United States Army general (1934–2022)

Thurman Donell Rodgers (December 1, 1934 – June 9, 2022) was a lieutenant general in the United States Army. His assignments included Commanding General of the United States Army Information Systems Command, United States Army Signal Center and Fort Gordon. Rodgers attended the Tennessee Polytechnic Institute, graduating in 1957 with a B.S. degree in electrical engineering. He later earned an M.A. degree in public administration from the University of Northern Colorado.

From March 1979 to April 1981, Rodgers served as commanding officer of the 7th Signal Brigade. In April 1982, he was given command of the U.S. Army Communications Systems Agency at Fort Monmouth, New Jersey, and the U.S. Army Communication-Electronics Engineering Installation Agency at Fort Huachuca, Arizona. In September 1983, he became the commanding officer of the U.S. Army Signal Center and Fort Gordon, as well as commandant of the U.S. Army Signal School, in Augusta, Georgia.

==Personal==
Rodgers is the son of Lester Donell Rodgers and Johnie Dellard (McBroom) Rodgers.
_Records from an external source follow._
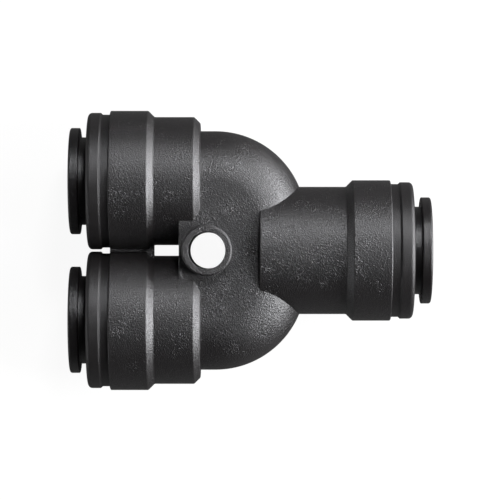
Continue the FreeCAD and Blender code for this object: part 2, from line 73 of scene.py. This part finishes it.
# Every lamp's name, azimuth and elevation in degrees, and width and height in metres.
LAMPS = (
    ("key", 74, 51, 0.11, 0.09),
    ("stem", -5, 39, 0.2, 0.3),
    ("low", 9, 10.5, 0.9, 0.22),
    ("back", 190, 8, 1.1, 0.17),
)
LAMP_DISTANCE = 0.6

FLOOR_HALF = 2.0
WHITE = (1.0, 1.0, 1.0, 1.0)
PHOTO_MIDDLE = (7.08 * MM, 0.075 * MM)
SENSOR_WIDTH = 36.0
NEAREST_SEEN, FURTHEST_SEEN = 0.01, 20.0


class Amount:
    """A number that changes over a surface, written into sums as a plain Python value."""

    def __init__(self, finish, socket):
        self.finish = finish
        self.socket = socket

    def joined(self, operation, first, second):
        node = self.finish.add("ShaderNodeMath", {"operation": operation}, {0: first, 1: second})
        return Amount(self.finish, node.outputs[0])

    def __add__(self, other):
        return self.joined("ADD", self, other)

    def __radd__(self, other):
        return self.joined("ADD", other, self)

    def __sub__(self, other):
        return self.joined("SUBTRACT", self, other)

    def __rsub__(self, other):
        return self.joined("SUBTRACT", other, self)

    def __mul__(self, other):
        return self.joined("MULTIPLY", self, other)

    def __rmul__(self, other):
        return self.joined("MULTIPLY", other, self)

    def __abs__(self):
        return self.joined("ABSOLUTE", self, 0.0)


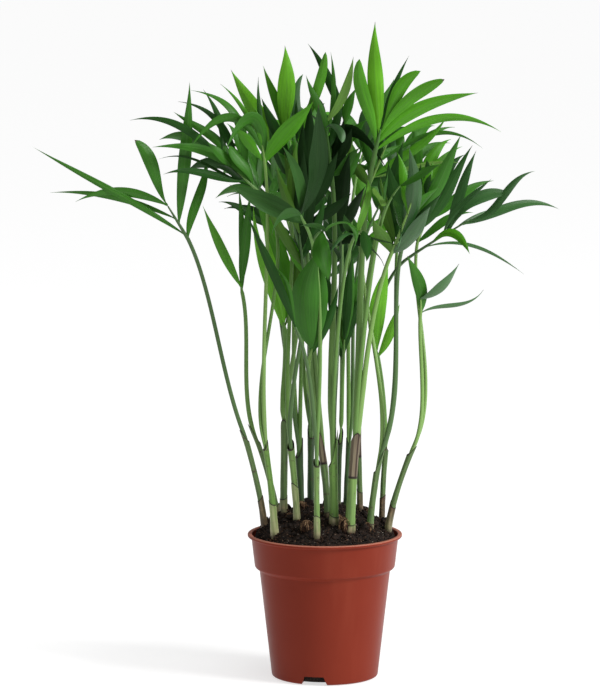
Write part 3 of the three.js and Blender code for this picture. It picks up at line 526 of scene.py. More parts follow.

Rodgers married Wanda Faye Bohannon on December 28, 1956, in Cookeville, Tennessee. The couple had one son. Faye Rodgers died from a heart attack in Northern Virginia.

On June 3, 1989, Rodgers remarried with Virginia June Scobee (née Kent), the widow of Space Shuttle Challenger commander Dick Scobee, in Arlington County, Virginia. June Scobee Rodgers is a retired university professor.